_Set exercise_: Write out exactly the lines from the line with "record = json.load(file)" through the line with "obj.data.transform(world)", including both, and nothing more.

_Provided information_:
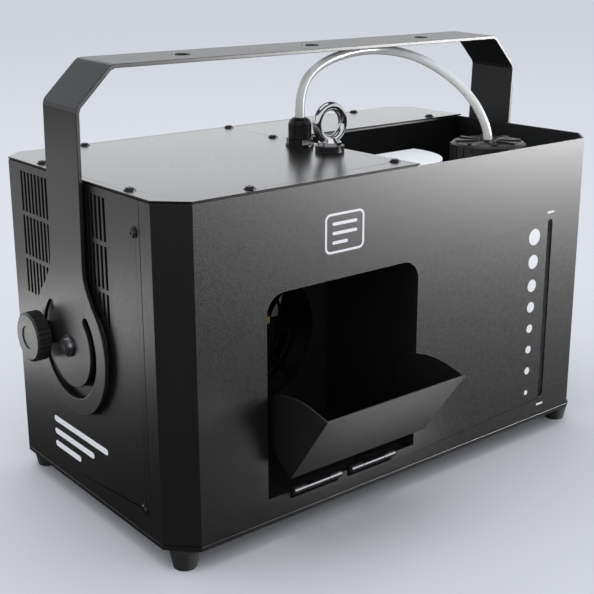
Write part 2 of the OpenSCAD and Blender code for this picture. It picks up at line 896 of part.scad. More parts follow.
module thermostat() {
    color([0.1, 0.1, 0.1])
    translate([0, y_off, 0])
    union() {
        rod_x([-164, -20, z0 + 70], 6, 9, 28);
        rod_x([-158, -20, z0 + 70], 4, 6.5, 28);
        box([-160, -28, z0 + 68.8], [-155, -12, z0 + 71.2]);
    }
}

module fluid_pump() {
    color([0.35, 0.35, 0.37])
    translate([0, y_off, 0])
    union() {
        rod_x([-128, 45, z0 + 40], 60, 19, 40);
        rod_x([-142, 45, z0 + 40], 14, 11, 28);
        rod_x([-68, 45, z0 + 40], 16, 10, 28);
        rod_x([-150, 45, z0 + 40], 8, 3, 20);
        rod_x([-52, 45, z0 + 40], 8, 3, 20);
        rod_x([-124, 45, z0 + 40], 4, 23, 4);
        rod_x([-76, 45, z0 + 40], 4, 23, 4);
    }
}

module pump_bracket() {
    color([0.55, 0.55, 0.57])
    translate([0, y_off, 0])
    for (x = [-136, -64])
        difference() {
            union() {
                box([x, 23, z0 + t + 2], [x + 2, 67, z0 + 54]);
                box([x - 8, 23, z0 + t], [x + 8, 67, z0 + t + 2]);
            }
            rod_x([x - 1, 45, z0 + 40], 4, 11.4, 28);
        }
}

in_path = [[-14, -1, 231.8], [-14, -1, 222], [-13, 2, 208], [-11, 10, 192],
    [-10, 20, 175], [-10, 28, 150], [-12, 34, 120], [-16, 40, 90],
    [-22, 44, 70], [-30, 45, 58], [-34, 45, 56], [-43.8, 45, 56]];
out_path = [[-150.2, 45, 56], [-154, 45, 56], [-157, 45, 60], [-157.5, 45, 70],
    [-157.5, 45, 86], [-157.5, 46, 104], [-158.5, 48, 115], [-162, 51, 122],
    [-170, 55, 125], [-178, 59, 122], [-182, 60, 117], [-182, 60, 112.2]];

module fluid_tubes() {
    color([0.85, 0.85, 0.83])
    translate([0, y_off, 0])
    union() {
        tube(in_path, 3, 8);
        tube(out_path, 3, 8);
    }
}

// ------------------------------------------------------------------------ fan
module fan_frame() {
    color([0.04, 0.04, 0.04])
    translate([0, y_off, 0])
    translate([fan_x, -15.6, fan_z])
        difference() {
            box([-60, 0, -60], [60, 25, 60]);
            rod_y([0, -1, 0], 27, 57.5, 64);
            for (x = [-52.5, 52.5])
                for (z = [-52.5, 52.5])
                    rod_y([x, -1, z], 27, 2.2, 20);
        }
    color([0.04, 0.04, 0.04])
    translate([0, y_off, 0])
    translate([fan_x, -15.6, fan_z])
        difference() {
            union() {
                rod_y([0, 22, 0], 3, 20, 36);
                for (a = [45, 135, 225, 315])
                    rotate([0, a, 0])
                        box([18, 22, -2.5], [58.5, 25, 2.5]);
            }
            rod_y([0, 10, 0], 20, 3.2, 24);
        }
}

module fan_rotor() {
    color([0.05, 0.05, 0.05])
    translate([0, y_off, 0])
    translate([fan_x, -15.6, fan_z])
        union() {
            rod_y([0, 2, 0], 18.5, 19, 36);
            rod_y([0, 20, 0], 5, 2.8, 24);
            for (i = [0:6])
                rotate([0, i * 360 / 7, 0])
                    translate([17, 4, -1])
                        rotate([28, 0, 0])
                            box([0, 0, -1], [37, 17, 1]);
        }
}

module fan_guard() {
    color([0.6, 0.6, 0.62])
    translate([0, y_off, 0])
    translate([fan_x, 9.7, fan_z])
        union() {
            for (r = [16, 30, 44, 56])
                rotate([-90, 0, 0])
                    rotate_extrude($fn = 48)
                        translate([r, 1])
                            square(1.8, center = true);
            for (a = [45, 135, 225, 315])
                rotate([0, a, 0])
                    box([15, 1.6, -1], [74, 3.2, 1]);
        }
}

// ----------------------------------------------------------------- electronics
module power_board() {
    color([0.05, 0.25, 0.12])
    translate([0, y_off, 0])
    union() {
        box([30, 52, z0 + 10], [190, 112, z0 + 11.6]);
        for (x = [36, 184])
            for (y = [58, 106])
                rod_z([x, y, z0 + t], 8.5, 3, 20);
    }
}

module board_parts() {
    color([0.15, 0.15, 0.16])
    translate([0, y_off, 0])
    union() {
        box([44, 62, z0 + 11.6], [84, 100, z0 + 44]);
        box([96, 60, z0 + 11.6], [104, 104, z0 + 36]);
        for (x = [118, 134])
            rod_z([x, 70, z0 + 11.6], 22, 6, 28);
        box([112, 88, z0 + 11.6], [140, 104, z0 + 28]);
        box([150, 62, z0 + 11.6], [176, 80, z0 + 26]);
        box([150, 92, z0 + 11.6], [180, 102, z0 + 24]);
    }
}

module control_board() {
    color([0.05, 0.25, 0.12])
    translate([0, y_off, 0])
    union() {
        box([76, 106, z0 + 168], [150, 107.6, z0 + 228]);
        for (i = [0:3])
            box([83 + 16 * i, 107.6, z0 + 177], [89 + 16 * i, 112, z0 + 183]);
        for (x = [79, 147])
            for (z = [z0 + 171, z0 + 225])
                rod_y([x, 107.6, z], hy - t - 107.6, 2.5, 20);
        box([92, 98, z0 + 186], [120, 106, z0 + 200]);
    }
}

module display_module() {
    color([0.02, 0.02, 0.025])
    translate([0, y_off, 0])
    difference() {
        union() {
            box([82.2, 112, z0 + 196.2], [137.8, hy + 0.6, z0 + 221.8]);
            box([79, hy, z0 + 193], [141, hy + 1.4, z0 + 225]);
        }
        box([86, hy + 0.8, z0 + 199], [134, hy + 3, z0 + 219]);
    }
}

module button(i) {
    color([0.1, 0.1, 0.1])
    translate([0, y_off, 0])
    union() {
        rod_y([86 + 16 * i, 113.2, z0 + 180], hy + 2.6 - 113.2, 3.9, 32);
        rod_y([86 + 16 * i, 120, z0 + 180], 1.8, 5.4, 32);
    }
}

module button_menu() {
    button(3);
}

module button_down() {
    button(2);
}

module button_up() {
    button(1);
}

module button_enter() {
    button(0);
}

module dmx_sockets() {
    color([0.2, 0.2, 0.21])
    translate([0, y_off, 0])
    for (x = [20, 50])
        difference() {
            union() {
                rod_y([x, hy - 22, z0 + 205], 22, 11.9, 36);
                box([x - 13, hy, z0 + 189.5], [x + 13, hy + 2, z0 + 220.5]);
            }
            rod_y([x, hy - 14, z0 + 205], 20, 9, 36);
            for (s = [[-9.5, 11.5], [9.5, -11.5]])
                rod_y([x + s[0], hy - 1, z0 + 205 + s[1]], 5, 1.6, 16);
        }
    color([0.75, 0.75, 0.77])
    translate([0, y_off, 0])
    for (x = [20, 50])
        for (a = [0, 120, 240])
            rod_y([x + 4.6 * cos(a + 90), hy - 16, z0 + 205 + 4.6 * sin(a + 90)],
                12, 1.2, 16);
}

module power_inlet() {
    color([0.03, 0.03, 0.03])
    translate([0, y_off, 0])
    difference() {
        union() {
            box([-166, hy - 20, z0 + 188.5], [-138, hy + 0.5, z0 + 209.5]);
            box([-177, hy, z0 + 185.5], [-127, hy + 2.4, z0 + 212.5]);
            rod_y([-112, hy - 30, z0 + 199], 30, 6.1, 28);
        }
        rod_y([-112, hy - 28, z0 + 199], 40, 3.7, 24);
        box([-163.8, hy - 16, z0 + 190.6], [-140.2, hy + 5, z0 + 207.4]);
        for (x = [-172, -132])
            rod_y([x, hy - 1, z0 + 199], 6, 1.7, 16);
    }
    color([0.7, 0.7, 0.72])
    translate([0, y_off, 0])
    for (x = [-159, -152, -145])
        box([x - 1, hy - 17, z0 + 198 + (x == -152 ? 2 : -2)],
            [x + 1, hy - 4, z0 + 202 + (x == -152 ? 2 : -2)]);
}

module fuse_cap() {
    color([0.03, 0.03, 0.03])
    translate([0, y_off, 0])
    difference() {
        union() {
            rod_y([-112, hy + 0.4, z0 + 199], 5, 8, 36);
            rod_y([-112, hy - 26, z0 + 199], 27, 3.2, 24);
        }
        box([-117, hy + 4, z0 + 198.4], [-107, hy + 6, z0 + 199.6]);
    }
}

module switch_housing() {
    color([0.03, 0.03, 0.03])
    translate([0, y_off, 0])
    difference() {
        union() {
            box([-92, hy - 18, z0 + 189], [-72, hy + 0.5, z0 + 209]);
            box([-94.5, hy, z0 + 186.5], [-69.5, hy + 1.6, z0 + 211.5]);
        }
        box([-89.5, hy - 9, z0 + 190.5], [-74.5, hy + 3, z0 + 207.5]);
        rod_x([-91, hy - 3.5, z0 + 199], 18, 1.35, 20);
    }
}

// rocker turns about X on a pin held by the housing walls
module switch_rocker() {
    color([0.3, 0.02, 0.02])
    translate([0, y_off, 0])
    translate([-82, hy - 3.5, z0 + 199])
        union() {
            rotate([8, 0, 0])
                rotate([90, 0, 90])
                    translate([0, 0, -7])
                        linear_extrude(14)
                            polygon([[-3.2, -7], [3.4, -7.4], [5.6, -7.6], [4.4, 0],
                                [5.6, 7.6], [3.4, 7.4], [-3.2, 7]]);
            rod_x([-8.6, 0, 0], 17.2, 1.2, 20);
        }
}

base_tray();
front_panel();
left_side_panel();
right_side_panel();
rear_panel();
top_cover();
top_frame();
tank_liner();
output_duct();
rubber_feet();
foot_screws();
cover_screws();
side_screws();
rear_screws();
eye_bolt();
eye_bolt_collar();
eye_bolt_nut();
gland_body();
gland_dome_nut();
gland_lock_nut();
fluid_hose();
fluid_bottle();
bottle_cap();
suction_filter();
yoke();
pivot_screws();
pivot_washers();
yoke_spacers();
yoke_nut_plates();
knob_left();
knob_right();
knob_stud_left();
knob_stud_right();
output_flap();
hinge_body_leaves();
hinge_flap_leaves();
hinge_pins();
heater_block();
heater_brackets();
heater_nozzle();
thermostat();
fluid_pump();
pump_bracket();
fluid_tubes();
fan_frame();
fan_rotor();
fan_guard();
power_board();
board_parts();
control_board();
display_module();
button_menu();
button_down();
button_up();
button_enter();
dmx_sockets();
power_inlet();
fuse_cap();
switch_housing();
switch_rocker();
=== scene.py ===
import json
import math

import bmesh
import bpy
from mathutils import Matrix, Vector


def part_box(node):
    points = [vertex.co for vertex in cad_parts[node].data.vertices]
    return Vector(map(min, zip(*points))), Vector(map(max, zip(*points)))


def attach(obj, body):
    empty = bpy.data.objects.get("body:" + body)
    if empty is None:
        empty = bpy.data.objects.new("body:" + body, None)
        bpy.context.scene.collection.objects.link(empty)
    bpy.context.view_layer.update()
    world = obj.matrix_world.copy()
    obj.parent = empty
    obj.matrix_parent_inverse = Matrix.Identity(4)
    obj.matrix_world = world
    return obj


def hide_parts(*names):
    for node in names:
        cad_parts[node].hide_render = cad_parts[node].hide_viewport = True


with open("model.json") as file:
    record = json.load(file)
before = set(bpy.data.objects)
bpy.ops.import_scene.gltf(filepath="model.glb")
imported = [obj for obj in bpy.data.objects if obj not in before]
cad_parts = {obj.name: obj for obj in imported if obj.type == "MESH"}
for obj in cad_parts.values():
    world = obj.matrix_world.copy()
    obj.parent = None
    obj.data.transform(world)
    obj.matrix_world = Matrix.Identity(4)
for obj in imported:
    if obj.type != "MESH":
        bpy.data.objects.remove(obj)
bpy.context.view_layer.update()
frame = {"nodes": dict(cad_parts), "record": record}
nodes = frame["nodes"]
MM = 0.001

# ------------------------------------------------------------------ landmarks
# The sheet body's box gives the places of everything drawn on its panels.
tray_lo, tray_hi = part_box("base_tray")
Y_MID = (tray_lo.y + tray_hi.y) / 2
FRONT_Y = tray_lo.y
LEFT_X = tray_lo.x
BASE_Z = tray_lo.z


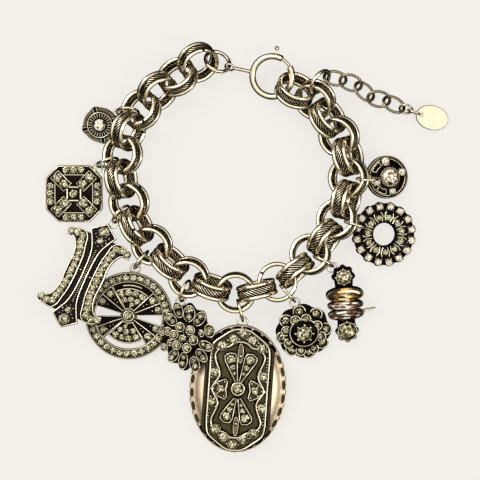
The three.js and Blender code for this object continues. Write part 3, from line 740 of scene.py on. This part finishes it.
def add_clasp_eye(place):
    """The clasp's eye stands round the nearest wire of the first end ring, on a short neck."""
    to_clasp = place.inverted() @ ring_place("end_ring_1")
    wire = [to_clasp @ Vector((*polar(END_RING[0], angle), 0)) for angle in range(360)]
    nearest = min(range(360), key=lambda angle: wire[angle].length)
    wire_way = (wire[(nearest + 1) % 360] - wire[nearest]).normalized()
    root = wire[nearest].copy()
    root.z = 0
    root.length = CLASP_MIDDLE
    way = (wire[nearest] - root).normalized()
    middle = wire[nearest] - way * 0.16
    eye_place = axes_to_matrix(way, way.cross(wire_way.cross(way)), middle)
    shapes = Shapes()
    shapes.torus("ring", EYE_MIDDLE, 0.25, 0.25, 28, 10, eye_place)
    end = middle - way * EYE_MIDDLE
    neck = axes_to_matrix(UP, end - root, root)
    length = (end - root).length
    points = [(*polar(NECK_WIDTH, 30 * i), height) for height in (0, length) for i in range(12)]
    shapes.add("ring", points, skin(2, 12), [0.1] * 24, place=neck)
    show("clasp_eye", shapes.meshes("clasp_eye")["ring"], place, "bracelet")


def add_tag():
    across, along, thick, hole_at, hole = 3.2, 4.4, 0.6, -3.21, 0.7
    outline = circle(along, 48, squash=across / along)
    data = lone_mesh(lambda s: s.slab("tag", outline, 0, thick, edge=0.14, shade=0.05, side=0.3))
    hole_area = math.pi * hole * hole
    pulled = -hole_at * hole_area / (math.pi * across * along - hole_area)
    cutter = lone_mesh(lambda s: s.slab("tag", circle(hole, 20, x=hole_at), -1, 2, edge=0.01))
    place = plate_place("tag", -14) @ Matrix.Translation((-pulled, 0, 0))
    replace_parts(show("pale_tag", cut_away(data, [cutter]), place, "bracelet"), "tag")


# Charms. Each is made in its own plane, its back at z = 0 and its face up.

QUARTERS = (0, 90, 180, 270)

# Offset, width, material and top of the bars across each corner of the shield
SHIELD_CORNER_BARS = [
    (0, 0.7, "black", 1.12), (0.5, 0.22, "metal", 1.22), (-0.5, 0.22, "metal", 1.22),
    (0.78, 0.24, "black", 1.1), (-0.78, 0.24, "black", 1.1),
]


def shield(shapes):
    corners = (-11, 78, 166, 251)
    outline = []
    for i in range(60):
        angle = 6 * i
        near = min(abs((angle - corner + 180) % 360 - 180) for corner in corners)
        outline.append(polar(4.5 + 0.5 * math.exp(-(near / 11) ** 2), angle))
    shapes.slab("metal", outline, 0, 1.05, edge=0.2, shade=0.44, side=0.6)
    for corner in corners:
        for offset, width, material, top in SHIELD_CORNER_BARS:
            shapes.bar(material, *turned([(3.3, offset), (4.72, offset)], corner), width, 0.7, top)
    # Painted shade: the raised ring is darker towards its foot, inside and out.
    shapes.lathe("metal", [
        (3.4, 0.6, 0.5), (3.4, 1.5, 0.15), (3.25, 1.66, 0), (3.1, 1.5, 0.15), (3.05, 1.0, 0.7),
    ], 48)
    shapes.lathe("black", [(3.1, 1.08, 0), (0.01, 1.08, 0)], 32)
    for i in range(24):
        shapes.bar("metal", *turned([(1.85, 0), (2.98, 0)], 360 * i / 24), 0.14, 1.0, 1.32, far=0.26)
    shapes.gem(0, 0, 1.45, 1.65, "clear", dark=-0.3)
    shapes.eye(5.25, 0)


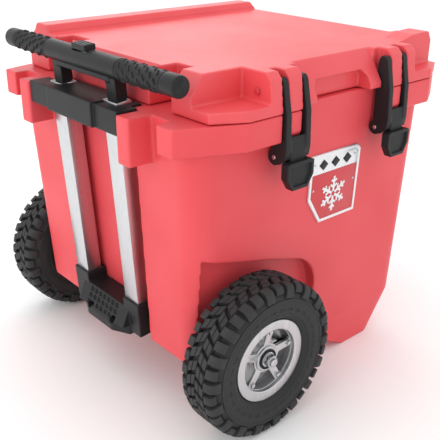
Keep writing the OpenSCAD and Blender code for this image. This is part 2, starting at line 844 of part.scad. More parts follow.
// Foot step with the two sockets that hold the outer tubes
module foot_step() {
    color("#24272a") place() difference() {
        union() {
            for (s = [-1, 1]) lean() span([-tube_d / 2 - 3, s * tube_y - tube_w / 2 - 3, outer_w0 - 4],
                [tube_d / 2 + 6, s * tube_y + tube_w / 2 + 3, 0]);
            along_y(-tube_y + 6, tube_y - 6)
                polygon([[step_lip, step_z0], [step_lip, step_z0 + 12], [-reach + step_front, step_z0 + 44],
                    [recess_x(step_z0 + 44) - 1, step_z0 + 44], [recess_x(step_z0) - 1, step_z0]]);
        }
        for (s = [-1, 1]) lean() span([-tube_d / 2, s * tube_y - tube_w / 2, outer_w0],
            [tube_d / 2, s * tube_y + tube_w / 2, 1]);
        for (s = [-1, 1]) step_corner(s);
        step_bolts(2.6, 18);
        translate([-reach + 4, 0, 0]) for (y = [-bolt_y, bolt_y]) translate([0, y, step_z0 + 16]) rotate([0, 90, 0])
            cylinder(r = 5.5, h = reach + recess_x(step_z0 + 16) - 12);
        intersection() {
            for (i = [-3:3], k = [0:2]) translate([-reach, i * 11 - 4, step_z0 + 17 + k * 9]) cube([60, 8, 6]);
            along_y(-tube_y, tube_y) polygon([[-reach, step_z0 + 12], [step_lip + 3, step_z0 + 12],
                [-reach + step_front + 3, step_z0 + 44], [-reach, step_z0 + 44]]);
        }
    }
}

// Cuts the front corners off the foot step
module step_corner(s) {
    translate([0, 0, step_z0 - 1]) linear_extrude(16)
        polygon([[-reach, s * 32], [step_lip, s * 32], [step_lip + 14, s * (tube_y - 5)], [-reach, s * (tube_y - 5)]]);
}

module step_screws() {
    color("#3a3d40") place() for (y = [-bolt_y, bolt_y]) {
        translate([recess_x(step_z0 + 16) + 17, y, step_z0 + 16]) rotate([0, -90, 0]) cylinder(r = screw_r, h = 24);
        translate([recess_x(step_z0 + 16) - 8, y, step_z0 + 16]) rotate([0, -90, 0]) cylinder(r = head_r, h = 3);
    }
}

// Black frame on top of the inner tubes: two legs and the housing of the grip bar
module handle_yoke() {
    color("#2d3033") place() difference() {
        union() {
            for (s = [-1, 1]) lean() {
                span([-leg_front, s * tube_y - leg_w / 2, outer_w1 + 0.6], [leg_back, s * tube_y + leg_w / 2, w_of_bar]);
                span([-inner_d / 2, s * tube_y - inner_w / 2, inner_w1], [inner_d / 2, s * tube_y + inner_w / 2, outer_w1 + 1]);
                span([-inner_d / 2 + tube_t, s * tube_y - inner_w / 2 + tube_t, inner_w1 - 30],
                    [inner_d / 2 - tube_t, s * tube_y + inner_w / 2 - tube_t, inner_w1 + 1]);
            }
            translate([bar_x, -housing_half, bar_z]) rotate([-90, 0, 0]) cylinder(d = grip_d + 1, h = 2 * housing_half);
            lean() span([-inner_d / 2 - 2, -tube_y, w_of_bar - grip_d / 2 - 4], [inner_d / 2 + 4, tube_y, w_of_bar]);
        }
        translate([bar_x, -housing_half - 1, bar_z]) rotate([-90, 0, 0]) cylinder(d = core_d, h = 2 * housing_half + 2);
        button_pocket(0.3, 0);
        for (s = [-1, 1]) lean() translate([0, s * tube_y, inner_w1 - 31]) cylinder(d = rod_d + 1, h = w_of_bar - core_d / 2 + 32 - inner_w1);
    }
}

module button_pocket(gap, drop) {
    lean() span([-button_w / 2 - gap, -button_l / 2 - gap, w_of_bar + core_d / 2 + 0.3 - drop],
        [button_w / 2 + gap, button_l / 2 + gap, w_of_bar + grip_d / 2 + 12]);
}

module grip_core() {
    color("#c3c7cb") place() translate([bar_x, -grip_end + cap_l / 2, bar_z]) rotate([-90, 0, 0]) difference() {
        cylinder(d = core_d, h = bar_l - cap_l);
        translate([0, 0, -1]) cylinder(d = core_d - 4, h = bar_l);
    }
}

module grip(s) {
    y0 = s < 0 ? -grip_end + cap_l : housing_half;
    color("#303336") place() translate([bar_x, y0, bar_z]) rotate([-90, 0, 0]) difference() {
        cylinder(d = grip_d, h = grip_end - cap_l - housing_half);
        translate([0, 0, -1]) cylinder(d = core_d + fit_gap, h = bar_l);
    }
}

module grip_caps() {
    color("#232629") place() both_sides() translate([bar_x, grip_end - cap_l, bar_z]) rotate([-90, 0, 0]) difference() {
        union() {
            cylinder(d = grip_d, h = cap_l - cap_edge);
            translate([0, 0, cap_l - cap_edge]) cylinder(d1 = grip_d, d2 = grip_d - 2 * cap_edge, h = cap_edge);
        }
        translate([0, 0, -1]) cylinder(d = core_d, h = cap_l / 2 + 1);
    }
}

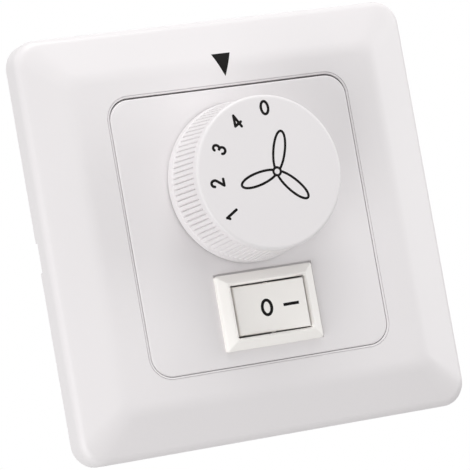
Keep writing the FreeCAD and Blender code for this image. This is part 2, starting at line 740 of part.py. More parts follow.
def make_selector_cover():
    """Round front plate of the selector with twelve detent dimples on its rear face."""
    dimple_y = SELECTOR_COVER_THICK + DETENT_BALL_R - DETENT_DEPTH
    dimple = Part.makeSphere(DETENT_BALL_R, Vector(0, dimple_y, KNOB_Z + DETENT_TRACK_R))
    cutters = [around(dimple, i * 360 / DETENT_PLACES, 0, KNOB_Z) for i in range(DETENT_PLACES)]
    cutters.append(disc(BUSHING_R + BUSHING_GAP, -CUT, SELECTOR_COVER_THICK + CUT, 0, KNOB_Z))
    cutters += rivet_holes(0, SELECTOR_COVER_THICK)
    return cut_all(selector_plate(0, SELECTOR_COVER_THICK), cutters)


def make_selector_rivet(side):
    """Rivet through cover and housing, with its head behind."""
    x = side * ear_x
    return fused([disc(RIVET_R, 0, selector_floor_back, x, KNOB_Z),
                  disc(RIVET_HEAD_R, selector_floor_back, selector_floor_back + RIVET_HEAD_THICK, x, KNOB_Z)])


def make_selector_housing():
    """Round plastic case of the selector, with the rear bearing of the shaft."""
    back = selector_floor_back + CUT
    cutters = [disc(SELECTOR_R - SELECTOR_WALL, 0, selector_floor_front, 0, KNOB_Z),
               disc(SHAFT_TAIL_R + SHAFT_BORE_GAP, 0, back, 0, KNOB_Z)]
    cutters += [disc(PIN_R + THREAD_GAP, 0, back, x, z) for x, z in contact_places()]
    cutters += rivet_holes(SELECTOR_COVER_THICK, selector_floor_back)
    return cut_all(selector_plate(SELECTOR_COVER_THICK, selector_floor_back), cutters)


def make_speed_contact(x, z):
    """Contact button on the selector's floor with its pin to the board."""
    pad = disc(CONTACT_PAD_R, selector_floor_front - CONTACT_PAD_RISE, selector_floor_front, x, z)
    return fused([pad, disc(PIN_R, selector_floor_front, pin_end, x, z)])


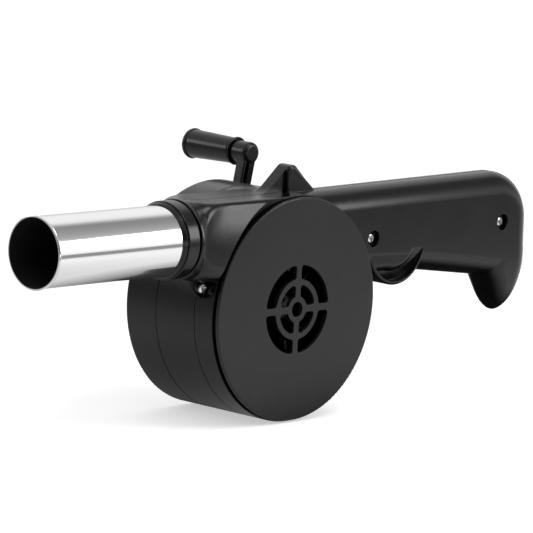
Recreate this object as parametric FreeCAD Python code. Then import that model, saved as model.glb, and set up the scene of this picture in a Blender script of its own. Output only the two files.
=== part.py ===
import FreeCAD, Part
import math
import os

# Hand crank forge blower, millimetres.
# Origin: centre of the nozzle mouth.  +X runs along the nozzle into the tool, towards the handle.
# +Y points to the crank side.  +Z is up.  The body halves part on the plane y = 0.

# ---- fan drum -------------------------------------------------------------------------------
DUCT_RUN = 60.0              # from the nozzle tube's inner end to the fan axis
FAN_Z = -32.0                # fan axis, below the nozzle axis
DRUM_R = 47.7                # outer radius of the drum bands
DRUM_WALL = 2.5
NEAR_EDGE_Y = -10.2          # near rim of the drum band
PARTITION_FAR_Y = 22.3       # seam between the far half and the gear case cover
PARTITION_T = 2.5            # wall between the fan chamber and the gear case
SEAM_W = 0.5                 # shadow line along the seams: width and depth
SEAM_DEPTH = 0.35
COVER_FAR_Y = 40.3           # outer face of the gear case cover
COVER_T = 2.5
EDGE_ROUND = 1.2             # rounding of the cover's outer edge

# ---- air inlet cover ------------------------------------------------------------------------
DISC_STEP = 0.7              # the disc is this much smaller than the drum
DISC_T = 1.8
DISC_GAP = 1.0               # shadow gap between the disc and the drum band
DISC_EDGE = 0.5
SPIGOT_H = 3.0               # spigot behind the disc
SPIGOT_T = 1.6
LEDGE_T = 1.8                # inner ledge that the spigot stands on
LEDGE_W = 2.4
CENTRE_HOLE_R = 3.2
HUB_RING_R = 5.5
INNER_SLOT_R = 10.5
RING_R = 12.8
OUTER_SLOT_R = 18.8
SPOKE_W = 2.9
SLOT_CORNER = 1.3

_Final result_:
    record = json.load(file)
before = set(bpy.data.objects)
bpy.ops.import_scene.gltf(filepath="model.glb")
imported = [obj for obj in bpy.data.objects if obj not in before]
cad_parts = {obj.name: obj for obj in imported if obj.type == "MESH"}
for obj in cad_parts.values():
    world = obj.matrix_world.copy()
    obj.parent = None
    obj.data.transform(world)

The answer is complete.